Problems with Credit Cards

  • They make it possible for you to buy things you don't need and can't afford.  

  • The interest is outrageous if you don't pay the bill in full every month

That's it--the problems with credit cards aren't problems with the cards, per se, but rather problems with the user.  If having a credit card will turn you into an irresponsible spender, then by all means, don't get one.  However, I'll admit to rolling my eyes at people who devise and stick to elaborate budgets that give jobs to every dollar every month and who can tell you to the penny what their electric bill was last month without checking their bank statement but who refuse to get a credit card.

Credit cards aren't good or bad.  Credit cards are tools; it is the user who determines whether they are misused or not.  

*Part of Financially Savvy Saturdays on brokeGIRLrich.*


  1. Absolutely agree. Another advantage of a properly used credit card is that it helps your credit history and credit score, which is useful for everything from obtaining a mortgage to getting better rates on insurance. Used improperly, they can be a disaster, but that's all up to the user.

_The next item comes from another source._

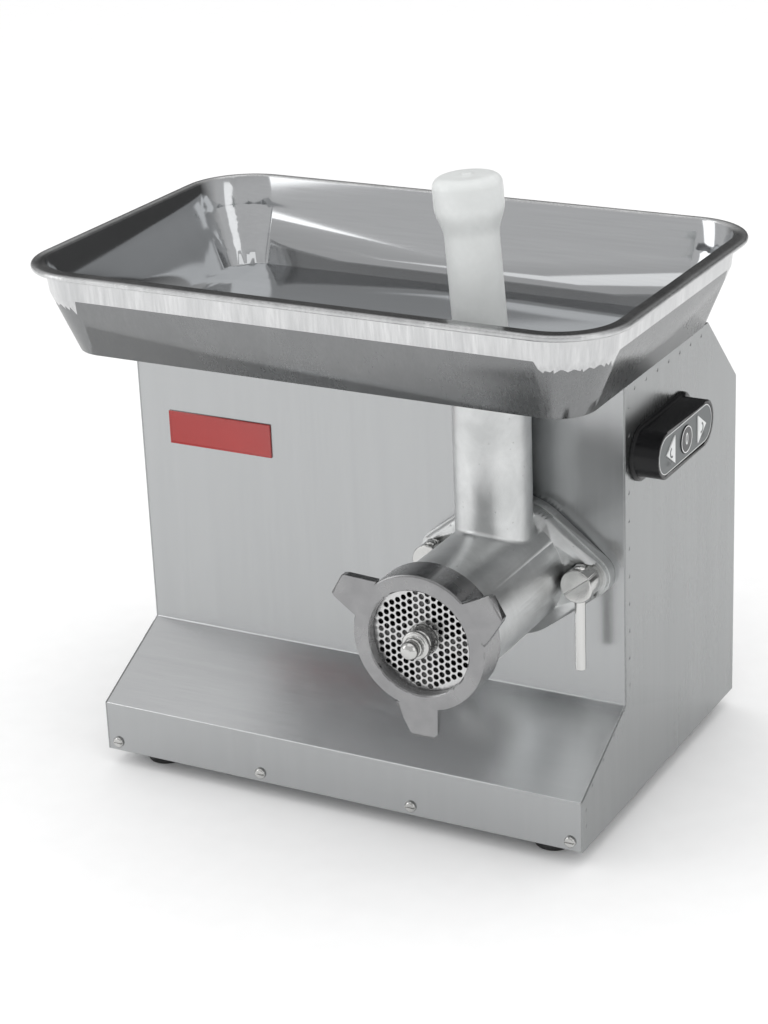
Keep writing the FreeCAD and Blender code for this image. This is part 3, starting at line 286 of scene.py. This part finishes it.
# %% Sheet, casting and turned finishes
def cast_finish(name, low, high, rough, pit_scale=110.0):
    made, tree, shader, place = start(name, Metallic=1.0)
    marks = use(tree, HANDLING, {"Vector": place, "Scale": 22.0})
    sand = node(tree, "TexNoise", {"Vector": place, "Scale": 1300.0, "Detail": 2.0})
    pits = use(tree, PITS, {"Vector": place, "Scale": pit_scale, "Size": 0.1})
    tone = node(tree, "Math", {0: marks.outputs["Mask"], 1: pits.outputs["Mask"]}, operation="SUBTRACT",
                use_clamp=True)
    tree.links.new(tint(tree, tone.outputs[0], low, high), shader.inputs["Base Color"])
    tree.links.new(blend(tree, marks.outputs["Mask"], *rough), shader.inputs["Roughness"])
    rise = node(tree, "Math", {0: pits.outputs["Mask"], 1: -3.0, 2: sand.outputs[0]}, operation="MULTIPLY_ADD")
    relief(tree, shader, rise.outputs[0], 0.00012, 0.001)
    return made


def turned_finish(name, low, high, rough, centre, flatten=(1, 0, 1), pitch=2200.0, radius=0.0005, depth=0.00003):
    made, tree, shader, place = start(name, Metallic=1.0)
    marks = use(tree, LATHE, {"Vector": place, "Centre": centre, "Flatten": flatten, "Pitch": pitch})
    touch = use(tree, HANDLING, {"Vector": place, "Scale": 30.0})
    both = node(tree, "Math", {0: marks.outputs["Rings"], 1: touch.outputs["Mask"]}, operation="MULTIPLY")
    tree.links.new(tint(tree, both.outputs[0], low, high), shader.inputs["Base Color"])
    tree.links.new(blend(tree, touch.outputs["Mask"], *rough), shader.inputs["Roughness"])
    relief(tree, shader, marks.outputs["Rings"], depth, radius)
    return made


panel_steel = steel("panel_steel", (0.4, 0.408, 0.413), (0.47, 0.478, 0.482), (0.17, 0.24), (1.0, 1.0, 0.03),
                    900.0, 0.000006, 0.4)
# The side panels are the same sheet as the others; this darker copy of the panel steel is painted shade.
side_painted_shade = steel("side_painted_shade", (0.31, 0.318, 0.32), (0.38, 0.388, 0.39), (0.2, 0.28), (1.0, 1.0, 0.03), 900.0,
                   0.000006, 0.4)
# The front cover's sloped faces look up towards the light. They get this much lighter copy of the panel steel: its
# grain runs across them, and its lighter colour is painted light.
slope_painted_light = steel("slope_painted_light", (0.72, 0.73, 0.74), (0.84, 0.85, 0.86), (0.18, 0.26), (0.03, 1.0, 1.0), 900.0,
                    0.000008, 0.4)
tray_inside = steel("tray_inside", (0.5, 0.51, 0.52), (0.6, 0.61, 0.62), (0.06, 0.1), (0.04, 1.0, 1.0), 500.0,
                    0.000003, 0.0)
tray_outside = steel("tray_outside", (0.44, 0.445, 0.45), (0.98, 0.98, 0.98), (0.12, 0.26), (1.0, 1.0, 0.02), 520.0,
                     0.00001, 0.3, radius=0.003)
# A darker copy of the tray's outer finish for the lower outer wall, which faces a little downwards: painted shade.
tray_painted_shade = steel("tray_painted_shade", (0.2, 0.204, 0.207), (0.27, 0.274, 0.276), (0.2, 0.3), (1.0, 1.0, 0.05), 500.0,
                   0.00001, 0.3, radius=0.003)
cast_steel = cast_finish("cast_steel", (0.5, 0.51, 0.51), (0.68, 0.69, 0.69), (0.3, 0.38))
gearbox_cast = cast_finish("gearbox_cast", (0.35, 0.36, 0.37), (0.55, 0.56, 0.58), (0.4, 0.6), 60.0)
head_centre = tuple(HEAD)
ring_steel = turned_finish("ring_steel", (0.26, 0.26, 0.265), (0.4, 0.4, 0.4), (0.2, 0.32), head_centre)
plate_steel = turned_finish("plate_steel", (0.5, 0.5, 0.5), (0.66, 0.66, 0.66), (0.16, 0.28), head_centre, pitch=900.0)
turned_steel = turned_finish("turned_steel", (0.5, 0.5, 0.49), (0.72, 0.72, 0.71), (0.12, 0.26), head_centre)
worm_steel = cast_finish("worm_steel", (0.12, 0.12, 0.12), (0.2, 0.2, 0.2), (0.3, 0.45))
lever_steel = steel("lever_steel", (0.55, 0.55, 0.54), (0.75, 0.75, 0.74), (0.05, 0.14), (1.0, 1.0, 0.05), 500.0)
gear_steel = turned_finish("gear_steel", (0.3, 0.3, 0.31), (0.45, 0.45, 0.46), (0.25, 0.4), head_centre)
base_steel = steel("base_steel", (0.3, 0.31, 0.32), (0.42, 0.43, 0.44), (0.3, 0.45), (1, 1, 1), 60.0)
print("metal finishes:", len(bpy.data.materials))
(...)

  2. I agree. I tend to use my card for everything, just to keep my bank information from getting out there too often. Even if my credit union has been pretty good at spotting some questionable activity, it hasn't been perfect.

    And can I just say I wish my kiddo was in your Daisy troop? Lighting matches and building fires are what I signed my girl up for, and all her troop does is crafts and stories.

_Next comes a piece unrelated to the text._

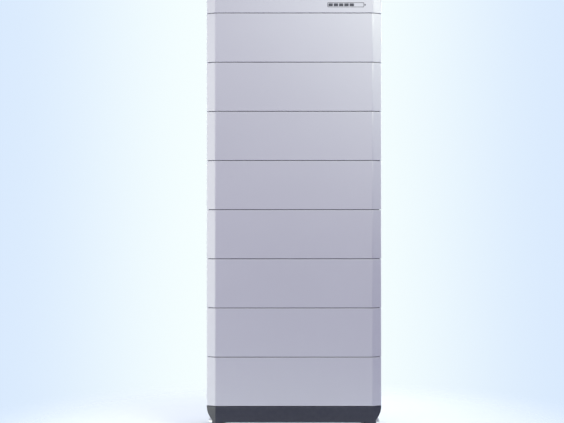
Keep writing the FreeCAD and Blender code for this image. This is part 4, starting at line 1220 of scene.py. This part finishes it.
# %% [markdown]
# ## Surround
# What the camera sees behind the tower is a pale, cool white that deepens a little to the sides. What lights
# the tower is a second one, dimmer in front, as in a room whose camera end is darker. The Light Path node
# tells the two apart.

# %% Fill the surround
world = bpy.data.worlds.new("surround")
world.use_nodes = True
bpy.context.scene.world = world


class Surround(Finish):
    """The world's own graph, written with the same wires as a finish."""

    def __init__(self, its_world):
        self.tree = its_world.node_tree
        self.shader = self.tree.nodes["Background"]


surround = Surround(world)
way = surround.node("TexCoord", {}, {}, "Generated")
sideways = surround.node("SeparateXYZ", {}, {0: way}, 0)
frontways = surround.node("SeparateXYZ", {}, {0: way}, 1)
seen = surround.mix(abs(sideways).ease(0.05, 0.23), (0.915, 1.0, 1.0, 1), (0.70, 0.825, 0.99, 1))
lighting = surround.mix(frontways.ease(-0.6, 0.5), (0.136, 0.07, 0.25, 1), (0.74, 0.80, 0.98, 1))
camera_ray = surround.node("LightPath", {}, {}, "Is Camera Ray")
surround.feed("Color", surround.mix(camera_ray, lighting, seen))
print("surround", world.name)

# %% [markdown]
# ## Floor
# The tower stands on a plain pale floor, whose finish fades to clear with the distance from the tower, so
# that it has no hard edge.

# %% Lay the floor
FLOOR_RADIUS = 1.25
FADE_START = 0.35


def floor_finish():
    made = Finish("floor", Roughness=0.9)
    made.feed("Base Color", made.shade((0.80, 0.84, 0.86), 0.02, made.noise(1.5, 3.0)))
    distance = made.node("VectorMath", {"operation": "LENGTH"}, {0: made.place()}, "Value")
    clear = made.node("BsdfTransparent", {}, {})
    fade = distance.ease(FADE_START, FLOOR_RADIUS)
    mixed = made.node("MixShader", {}, {0: fade, 1: Wire(made, made.shader.outputs[0]), 2: clear})
    made.tree.links.new(mixed.socket, made.tree.nodes["Material Output"].inputs["Surface"])
    return made.material


disc = bmesh.new()
bmesh.ops.create_circle(disc, cap_ends=True, segments=96, radius=FLOOR_RADIUS)
floor_mesh = bpy.data.meshes.new("floor")
disc.to_mesh(floor_mesh)
floor_mesh.materials.append(floor_finish())
floor = bpy.data.objects.new("floor", floor_mesh)
bpy.context.scene.collection.objects.link(floor)
print("floor radius", FLOOR_RADIUS)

    1. Talk to your troop leader and volunteer to be the camping mom. In order to take a troop camping, or even for a day outing with a fire,you have to go to a training class. Especially if your daughter's troop is new, the leader has probably had enough training for awhile. Also, she may have other committments on the weekends. Most troop leaders would love to have a mom step up and volunteer to coordinate outings, including camping and firebuilding.

  3. Gah Ramsey grinds my gears with stuff like that. I used to avoid credit cards like the plague, but not because I thought there was no way to use them responsibly--I just didn't want to open the door that opened up that possibility. Now I take advantage of some of the above benefits, though. And even during those times, I still had credit open via auto loans, which some PF bloggers also hate.

    1. I've never been a fan of debt--my credit cards are a convenient form of payment, I don't consider them debt. However, last summer we planned to buy one car and ended up buying two, and we were offered a terrific deal on the second--a less than one year old car for about $10,000 less than new--even if it was more money than we wanted to spend. Luckily our good credit allowed us to finance at less than 2%, and I've earned more than that on my investments

  4. Remember that Dave is talking to people who are seriously in debt, so many of his listeners probably fall into that "can't use credit responsibly" category. But yeah, to say that no one can use them responsibly is absurd. I know people who bought cars using their rewards points from credit cards (years ago before they changed some of those rules).

    Me? I'm not sure I'll ever trust myself with a credit card again after the giant debt hole we've dug. But I wouldn't say no one should ever use one. Just like matches (which is a perfect analogy!).

    1. You are doing a great job digging yourself out. I suspect your whole attitude toward money has changed in the last few years. You'll get it done.

  5. Counseling families with money problems- the credit card, almost always, seems to be the pit. There is something about being told that "you only HAVE to pay $25 on the $2000 bill" that seems so enticing to people. Putting credit cards on ice seems to work for most of those families. They freeze them in the ice bucket until they are paid off. Then we work back into buying and then paying off immediately (which is what we have done since the 1980's). OOOOhhhh the temptation is so great!
    We only used a debit card for a month--and overdrew our account. We haven't used one since (1992).
    We do use cash. Neither of us ever leave the house without a $20 in our pockets (and a credit card for back up). Our last trip we paid entirely with cash. Cash does wash :) . Ten days- on budget. It is as likely to get stolen as any other valuable item, so we are careful. Knock on wood- it works for us!